Until recently, the common understanding was that, just as nature abhors a vacuum, employers abhor gaps in employment. As a result, many job hunters felt compelled to try and cover up these gaps for fear of rejection. However, in today’s market, there’s much less concern over gaps if they are properly explained.
In this blog, we go over the history of employment gaps and give you a guide as to how to approach them on your CV and in interviews.
Usually, when you become a recruiter, one of your earliest training sessions will be spent analysing CVs, and top of the check-list will be employment gaps. Certainly, if we look back some ten years, the existence of employment gaps was critical. While most employers, naturally, would want to understand why there were gaps on the CV, some would simply reject the candidate outright and think no more about it. Consequently, recruiters often rejected those CVs off hand, even if they were otherwise spot-on for what they were looking for in skills and experience.
Why the horror?
Originally, employment gaps were big red flags. The commonly held belief was that the person must have been fired and wasn’t able to find a new job. If you worked in the comms industry, such as public relations, there was a certainty that you musty have lost all your media contacts and would have to rebuild your ‘black book’ because you’d been “out of the game” for an extended period. Finally, it could be because you had a life-changing event happen, and at that time many employers just didn’t want to know or deal with this - whatever the reason.
So, many people would paper over the gap, such as altering employment dates to cover it or putting down some experience freelancing that they didn’t really have. This façade would sometimes crumble at interview, scuppering the chances of the candidate and reinforcing the preconceptions of employers in the market that:
You are not to be trusted.
However, since then, several factors have helped the employment market to mature. Firstly, the flexible working revolution has gathered pace. Secondly, there’s been what one might call a humanising of Human Resources and the elevation of Chief People Officers, with a focus on understanding people instead of pigeon-holing them. Thirdly, the digital revolution has changed what it means to have a network and also the ability of people to work flexible. Finally, major events such as Covid have helped to solidify changes that were already taking hold in the market – such as understanding that people will usually need to take a gap at some point.
Closing the gap
It is now common to see a gap on CVs. In fact, some employers actively encourage sabbaticals for people to rest, shift their minds and recuperate. The key is to have the gaps explained.
If a CV turns up with an unexplained gap – that immediately poses questions and creates an aura of mystery around the applicant. If the gap is already noted and explained on the CV, there are no question marks or flags raised.

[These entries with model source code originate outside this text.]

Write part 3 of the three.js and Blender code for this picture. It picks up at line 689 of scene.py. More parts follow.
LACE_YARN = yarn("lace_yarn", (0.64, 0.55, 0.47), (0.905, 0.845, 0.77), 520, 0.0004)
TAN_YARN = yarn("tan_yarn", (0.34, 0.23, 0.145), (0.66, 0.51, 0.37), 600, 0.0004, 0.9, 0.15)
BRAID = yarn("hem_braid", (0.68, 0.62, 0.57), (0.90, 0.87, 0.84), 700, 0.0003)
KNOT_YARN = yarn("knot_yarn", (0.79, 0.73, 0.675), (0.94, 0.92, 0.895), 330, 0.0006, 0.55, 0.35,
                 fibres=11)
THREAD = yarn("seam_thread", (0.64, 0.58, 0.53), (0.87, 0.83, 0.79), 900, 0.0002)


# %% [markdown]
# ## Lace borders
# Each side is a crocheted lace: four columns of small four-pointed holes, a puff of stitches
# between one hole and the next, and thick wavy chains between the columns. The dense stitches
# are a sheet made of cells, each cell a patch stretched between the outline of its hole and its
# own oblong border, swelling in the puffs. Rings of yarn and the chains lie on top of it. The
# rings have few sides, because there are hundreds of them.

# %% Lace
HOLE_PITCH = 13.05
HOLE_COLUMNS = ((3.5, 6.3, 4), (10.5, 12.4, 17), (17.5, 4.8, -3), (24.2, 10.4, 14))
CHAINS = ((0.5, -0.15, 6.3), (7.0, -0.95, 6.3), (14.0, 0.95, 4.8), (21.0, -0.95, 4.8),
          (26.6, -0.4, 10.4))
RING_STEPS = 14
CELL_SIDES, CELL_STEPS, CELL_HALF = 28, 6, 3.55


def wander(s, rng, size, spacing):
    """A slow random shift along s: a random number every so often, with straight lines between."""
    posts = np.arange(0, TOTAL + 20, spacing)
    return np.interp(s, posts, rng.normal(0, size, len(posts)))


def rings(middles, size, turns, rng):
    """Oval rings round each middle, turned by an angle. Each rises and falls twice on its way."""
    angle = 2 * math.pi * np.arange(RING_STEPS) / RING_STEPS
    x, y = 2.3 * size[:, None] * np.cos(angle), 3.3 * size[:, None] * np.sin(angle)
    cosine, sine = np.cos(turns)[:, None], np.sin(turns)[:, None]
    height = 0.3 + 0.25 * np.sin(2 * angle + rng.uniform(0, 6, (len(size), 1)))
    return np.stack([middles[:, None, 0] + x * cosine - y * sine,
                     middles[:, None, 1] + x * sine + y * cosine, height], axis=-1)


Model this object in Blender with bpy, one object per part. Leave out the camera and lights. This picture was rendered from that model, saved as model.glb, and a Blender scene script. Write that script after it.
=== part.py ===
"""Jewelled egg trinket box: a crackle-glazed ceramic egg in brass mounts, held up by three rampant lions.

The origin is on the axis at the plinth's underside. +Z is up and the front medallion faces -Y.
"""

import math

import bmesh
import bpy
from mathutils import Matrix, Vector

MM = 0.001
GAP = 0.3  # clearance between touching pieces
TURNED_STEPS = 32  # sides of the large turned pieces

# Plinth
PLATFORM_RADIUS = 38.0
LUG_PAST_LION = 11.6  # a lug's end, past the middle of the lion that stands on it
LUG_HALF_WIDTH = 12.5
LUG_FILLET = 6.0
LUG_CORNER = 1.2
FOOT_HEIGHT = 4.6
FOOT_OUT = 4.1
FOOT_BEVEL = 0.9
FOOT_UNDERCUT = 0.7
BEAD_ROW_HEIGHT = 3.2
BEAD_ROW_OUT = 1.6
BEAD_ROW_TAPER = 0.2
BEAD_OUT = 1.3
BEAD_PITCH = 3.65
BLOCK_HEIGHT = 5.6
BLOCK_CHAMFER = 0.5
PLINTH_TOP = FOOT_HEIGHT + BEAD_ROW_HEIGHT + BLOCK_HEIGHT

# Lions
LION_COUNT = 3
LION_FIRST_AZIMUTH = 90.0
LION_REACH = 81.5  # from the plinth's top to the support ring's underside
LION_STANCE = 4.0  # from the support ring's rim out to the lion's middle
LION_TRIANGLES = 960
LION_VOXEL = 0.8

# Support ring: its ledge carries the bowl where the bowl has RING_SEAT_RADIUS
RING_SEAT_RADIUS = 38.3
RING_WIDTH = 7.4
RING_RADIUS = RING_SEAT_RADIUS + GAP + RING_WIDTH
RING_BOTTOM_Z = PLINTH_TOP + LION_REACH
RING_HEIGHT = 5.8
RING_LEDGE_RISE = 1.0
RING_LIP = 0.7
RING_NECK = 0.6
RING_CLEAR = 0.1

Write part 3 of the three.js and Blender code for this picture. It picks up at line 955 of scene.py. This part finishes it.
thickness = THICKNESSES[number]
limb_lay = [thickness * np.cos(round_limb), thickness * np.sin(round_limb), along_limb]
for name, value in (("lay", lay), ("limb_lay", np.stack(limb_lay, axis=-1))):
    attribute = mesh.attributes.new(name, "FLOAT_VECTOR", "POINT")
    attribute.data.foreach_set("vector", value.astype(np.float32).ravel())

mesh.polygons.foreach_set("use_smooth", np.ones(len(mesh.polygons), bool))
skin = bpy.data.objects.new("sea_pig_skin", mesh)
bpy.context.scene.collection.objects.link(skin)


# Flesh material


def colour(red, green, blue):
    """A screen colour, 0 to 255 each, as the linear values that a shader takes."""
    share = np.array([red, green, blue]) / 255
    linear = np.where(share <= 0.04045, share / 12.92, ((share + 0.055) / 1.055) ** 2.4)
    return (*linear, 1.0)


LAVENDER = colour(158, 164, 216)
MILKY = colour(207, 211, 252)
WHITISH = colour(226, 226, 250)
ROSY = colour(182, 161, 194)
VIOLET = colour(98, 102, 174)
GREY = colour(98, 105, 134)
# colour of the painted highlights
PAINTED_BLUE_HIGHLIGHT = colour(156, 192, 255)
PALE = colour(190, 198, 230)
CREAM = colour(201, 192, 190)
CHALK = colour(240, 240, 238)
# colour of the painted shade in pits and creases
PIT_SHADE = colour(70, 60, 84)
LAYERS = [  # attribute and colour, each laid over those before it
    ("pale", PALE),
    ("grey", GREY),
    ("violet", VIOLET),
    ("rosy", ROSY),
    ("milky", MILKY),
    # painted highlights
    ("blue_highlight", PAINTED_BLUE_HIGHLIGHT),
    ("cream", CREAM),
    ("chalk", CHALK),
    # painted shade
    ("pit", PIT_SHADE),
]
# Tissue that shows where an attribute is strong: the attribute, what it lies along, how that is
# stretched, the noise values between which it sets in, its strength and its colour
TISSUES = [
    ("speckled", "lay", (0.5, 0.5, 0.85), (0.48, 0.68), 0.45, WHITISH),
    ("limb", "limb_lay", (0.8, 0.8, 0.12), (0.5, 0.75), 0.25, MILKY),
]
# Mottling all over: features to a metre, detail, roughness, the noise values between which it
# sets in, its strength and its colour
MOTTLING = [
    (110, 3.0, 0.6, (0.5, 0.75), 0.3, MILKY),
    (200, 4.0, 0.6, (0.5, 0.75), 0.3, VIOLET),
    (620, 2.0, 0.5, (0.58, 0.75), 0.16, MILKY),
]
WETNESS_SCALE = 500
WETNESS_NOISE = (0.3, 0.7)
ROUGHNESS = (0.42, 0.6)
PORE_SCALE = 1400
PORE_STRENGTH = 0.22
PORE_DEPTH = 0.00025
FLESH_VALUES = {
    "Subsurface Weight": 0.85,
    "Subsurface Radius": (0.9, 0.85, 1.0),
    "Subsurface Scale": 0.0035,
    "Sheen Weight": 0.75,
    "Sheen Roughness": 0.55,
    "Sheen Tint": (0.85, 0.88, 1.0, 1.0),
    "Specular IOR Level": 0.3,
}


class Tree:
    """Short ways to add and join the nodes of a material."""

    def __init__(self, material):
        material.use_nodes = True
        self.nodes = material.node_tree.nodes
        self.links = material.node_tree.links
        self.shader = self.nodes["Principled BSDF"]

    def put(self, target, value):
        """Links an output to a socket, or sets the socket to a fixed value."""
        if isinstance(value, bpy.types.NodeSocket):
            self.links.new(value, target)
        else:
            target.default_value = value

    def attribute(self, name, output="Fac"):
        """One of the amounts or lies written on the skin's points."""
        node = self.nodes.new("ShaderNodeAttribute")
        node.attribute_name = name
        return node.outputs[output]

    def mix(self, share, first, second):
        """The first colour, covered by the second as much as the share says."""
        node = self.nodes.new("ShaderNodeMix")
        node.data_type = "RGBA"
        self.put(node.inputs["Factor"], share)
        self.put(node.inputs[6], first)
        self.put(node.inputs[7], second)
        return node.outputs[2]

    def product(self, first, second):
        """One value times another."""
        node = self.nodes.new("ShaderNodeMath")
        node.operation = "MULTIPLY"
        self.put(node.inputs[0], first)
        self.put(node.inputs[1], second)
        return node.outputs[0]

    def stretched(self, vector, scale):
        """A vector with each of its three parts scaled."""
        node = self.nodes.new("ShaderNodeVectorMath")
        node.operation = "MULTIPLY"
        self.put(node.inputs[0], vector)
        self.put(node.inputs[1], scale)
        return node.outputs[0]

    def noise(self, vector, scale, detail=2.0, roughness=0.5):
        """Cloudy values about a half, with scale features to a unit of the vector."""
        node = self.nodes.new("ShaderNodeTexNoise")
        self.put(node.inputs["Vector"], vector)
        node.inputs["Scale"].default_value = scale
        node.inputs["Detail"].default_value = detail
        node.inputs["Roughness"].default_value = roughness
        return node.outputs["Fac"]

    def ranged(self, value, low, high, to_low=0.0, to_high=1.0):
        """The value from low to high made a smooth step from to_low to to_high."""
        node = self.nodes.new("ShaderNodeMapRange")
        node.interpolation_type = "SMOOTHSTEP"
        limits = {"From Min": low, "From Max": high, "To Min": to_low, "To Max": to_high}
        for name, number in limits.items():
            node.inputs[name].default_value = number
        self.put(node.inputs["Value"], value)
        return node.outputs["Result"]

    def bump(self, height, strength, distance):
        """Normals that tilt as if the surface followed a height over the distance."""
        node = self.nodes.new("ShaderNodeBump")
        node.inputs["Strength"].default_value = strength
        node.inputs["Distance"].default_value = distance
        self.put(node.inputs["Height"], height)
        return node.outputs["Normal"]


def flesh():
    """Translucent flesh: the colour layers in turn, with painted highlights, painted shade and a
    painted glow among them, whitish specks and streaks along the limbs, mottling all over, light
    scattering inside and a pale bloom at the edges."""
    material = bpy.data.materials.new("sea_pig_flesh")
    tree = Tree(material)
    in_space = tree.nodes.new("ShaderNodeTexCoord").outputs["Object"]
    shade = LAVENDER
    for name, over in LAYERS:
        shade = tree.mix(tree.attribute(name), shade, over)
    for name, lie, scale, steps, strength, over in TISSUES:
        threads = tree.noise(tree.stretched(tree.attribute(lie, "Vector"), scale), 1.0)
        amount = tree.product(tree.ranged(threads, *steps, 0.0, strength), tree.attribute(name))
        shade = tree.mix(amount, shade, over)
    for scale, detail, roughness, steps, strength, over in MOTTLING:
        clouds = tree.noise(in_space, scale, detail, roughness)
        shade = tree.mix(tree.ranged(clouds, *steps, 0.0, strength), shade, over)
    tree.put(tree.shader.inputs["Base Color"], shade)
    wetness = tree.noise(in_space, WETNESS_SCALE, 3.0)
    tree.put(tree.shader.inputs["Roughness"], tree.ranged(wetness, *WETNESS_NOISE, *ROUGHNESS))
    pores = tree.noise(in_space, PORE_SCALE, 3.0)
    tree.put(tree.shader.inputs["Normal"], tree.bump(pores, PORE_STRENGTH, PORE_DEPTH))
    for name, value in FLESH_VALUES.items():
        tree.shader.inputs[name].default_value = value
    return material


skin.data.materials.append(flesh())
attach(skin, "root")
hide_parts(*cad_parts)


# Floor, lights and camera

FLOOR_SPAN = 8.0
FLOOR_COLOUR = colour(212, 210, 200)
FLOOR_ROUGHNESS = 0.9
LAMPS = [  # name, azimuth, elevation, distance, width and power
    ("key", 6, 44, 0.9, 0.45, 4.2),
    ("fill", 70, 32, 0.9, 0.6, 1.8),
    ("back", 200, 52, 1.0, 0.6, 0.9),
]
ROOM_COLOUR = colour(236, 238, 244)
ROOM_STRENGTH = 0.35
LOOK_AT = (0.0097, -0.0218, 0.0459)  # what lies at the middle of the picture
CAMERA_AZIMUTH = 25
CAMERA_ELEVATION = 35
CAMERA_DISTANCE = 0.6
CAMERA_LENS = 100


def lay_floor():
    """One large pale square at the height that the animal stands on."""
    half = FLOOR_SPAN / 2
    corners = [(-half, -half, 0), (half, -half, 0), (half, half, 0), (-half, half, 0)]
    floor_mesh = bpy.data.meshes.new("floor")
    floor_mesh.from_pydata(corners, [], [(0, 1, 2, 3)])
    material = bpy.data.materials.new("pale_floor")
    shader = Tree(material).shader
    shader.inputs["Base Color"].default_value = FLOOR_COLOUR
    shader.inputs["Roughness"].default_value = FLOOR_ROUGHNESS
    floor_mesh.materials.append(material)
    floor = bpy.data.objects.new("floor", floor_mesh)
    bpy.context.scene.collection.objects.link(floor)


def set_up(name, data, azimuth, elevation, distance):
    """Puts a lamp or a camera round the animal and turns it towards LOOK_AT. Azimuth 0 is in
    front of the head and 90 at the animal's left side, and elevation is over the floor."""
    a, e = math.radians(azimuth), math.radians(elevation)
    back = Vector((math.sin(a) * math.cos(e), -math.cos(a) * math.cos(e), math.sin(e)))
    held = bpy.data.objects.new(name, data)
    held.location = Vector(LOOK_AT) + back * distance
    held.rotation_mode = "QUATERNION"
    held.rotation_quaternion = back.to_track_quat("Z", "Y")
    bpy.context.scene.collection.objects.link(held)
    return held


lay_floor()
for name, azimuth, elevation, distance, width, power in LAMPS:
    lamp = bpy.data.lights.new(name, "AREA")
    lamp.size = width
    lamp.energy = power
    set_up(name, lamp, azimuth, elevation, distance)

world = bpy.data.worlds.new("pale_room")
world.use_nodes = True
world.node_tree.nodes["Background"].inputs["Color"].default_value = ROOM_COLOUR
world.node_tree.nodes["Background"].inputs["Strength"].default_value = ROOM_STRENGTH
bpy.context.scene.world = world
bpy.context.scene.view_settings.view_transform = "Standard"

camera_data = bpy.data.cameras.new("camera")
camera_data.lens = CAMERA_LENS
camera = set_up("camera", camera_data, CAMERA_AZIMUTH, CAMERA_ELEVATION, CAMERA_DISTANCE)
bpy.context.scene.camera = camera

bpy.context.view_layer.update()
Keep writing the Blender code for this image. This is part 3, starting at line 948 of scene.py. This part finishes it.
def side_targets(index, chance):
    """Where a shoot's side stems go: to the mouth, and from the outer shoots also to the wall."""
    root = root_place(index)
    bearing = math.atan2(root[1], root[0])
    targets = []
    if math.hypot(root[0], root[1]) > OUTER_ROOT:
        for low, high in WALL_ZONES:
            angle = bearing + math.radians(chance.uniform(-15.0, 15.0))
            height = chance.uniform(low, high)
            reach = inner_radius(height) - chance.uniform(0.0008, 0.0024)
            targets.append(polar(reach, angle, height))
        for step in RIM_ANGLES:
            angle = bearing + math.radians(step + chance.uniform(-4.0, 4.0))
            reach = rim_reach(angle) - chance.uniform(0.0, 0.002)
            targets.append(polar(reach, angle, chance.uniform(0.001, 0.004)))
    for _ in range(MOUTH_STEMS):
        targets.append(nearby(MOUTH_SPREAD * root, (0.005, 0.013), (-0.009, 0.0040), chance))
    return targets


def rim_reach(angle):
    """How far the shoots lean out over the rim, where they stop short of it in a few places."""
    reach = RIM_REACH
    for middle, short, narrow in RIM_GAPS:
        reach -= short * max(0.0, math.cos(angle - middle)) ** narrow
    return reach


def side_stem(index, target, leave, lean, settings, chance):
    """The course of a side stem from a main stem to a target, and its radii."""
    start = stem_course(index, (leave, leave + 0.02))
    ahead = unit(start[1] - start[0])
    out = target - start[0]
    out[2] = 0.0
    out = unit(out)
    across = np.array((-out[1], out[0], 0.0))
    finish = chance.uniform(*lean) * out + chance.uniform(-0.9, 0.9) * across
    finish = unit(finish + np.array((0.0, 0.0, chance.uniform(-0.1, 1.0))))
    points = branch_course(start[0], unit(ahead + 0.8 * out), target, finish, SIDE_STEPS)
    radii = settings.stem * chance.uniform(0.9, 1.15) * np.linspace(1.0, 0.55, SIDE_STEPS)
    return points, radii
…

Honesty is the best policy
It could be you took time off to home-school. It could be you were looking after a sick relative. It could also be you had some personal issues and needed to work them out, such a receiving therapy of some kind. None of this should count against a motivated candidate seeking a new role in the market. You simply have to have an explanation.
Put the gap on the CV with a very brief explanation. Here’s a couple of examples:
Apr 2013 – Jan 2014
I was involved in a skiing accident. Recovery from this took several months of surgery and rehabilitation. However, after 10 months I was fully recovered and able to return to active employment.
And one that’s currently very pertinent and we’ve already seen this year:
Nov 2019 – Sep 2021
During this period, I contracted Covid19 and was hospitalised. In March 2021 I was given the all-clear but was diagnosed with long covid and had to resign from my role to recuperate. By September I was fully recovered and back to work.
The Dos and Don’ts of Employment Gaps:
Do: Expect that any gaps will be found on your CV and through employment background checks
Do: Explain gaps briefly up front on your CV and prepare to talk through them briefly at interview stages
Do: Expect to have follow-up questions -e.g., will you need further therapy sessions when you come to work for us?
Do: Reassure employers that the issue is resolved (they’ll want confirmation that it won’t impact their projects to employ you)
Do: Fill any gaps with any relevant activities you can. Maybe you did some freelance work, maybe you learnt a programming language. Turning a gap into a strength is the best possible outcome
Don’t: Try to lie or cover your tracks with fake dates – this will destroy your application and potentially your market reputation
Don’t: Be too concerned about employment gaps of less than 6 months. If you were job-hunting during this time, you can confidently put that down, although it is advisable to say what else you were doing at this time to use the time wisely in improving yourself as an applicant
Don’t: Be overly concerned about employment gaps that were more than 6 years ago. A simple explanation will cover this and your employment since then will reassure any prospective employers that there isn’t going to be an issue
Employment gaps have undergone a re-evaluation in the employment process. The employment world of the 2020s is no longer the world of the 1980s, or even the early 2000s. There is a better understanding that we are all human and have human needs and responses. There’s also an appreciation that we learn from these events and circumstances and how you get through them can make you a stronger, more rounded employee.
So, don’t fear the gap; embrace it and wear it.